WATCH: WEEKEND UPDATE
This week’s Weekend Update was strong tackling the usual suspects (healthcare, Kardashian, etc.) Seth Meyers breaks the fourth wall early on, joking that they rehearsed a sound effect for the NSA bit for an hour.
WATCH: CHANCELLOR ANGELA MERKEL
Best was McKinnon as the German Chancellor (the moment the role was announced, you knew it’d be Kate.) She masters the shame and the strength as she bravely announces some less, much less than proud moments in her sad text and browser history.
SKIP: BARKLEY AND SHAQ
Pharaoh’s Shaq was too much of a cringey caricature so jump past that part.
WATCH: CARTOON CATCHPHRASES
Aidy Bryant showcases how she crumbles in the face of her husband’s war path of infidelity. She nails the exploding rage and weirdly a couple of accents as the same character (A Blue Jasmine-y thing? Then Southern? Who is she?)

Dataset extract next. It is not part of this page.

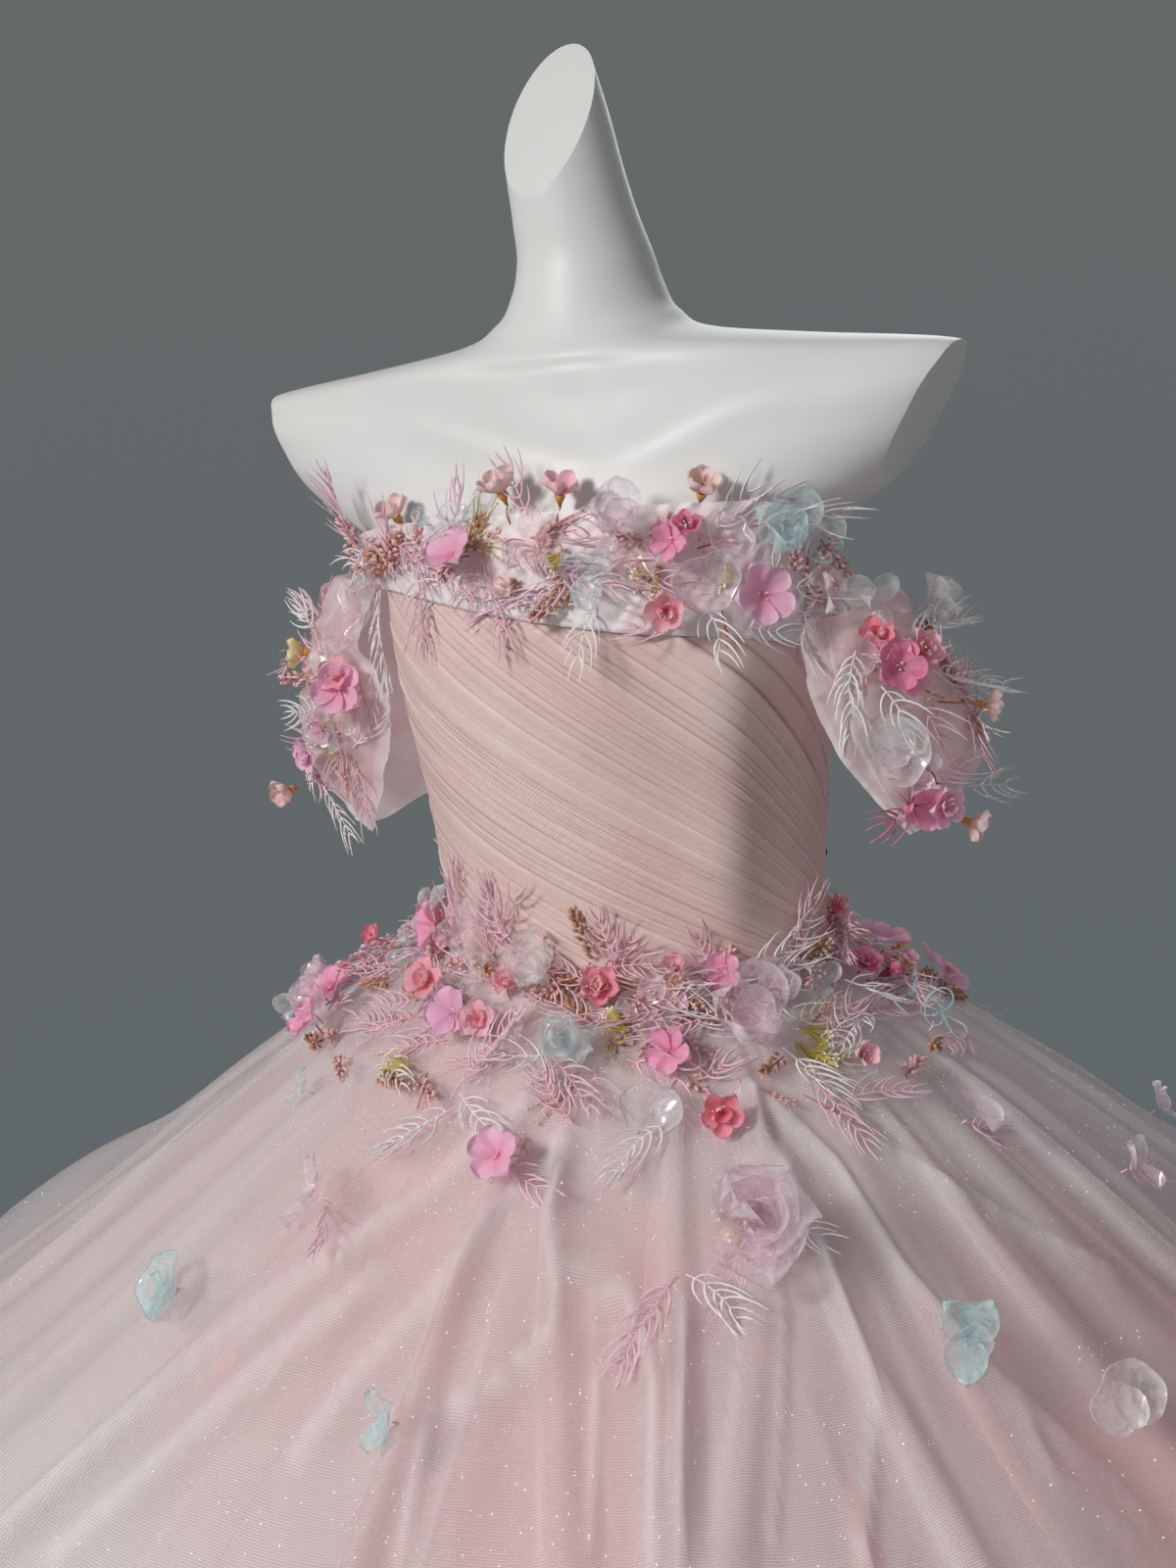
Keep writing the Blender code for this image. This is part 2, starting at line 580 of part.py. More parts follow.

WATCH: PRINCIPAL FRYE FALL CARNIVAL
Pharaoh and Washington were right on target for this one. Pharoah’s announcement about the pranks got better and better with time. Thanks to the mirrors, he couldn’t tell if he caught two students fornicating in the fun house or an orgy. Glad Washington’s part didn’t revolve around her being a black female. Instead she played a first-year teacher from Long Island.
WATCH: DATE OR DISS
The MTV parody worked, though it felt somewhat oddly timed. Killam enables the three women to shine as they freak him out one by one with an endless succession of facts about how damaged they are. Some of them even rhyme MTV-style. (They reveal all for the camera from “my birthmark screams” to “I grew up in a bathroom” to this charmer “mirror mirror on the wall num num I’m hungry for this guy’s balls.”) Fittingly because being a hot mess equals airtime, the losers of the show get their own spinoff deal “Bitch Apartment,” revealing exactly how MTV should up its ratings. Seriously, this could be a real promo in your future.
SKIP: ICE CREAM
Buried at 1 a.m. was this ponderous one. A joke about needing ambulances from binge eating sugar sends everyone who hears it into an imaginary world in their mind’s eye. Absurdist for SNL, but it’s nice to see these continued bold move in that direction. Missable.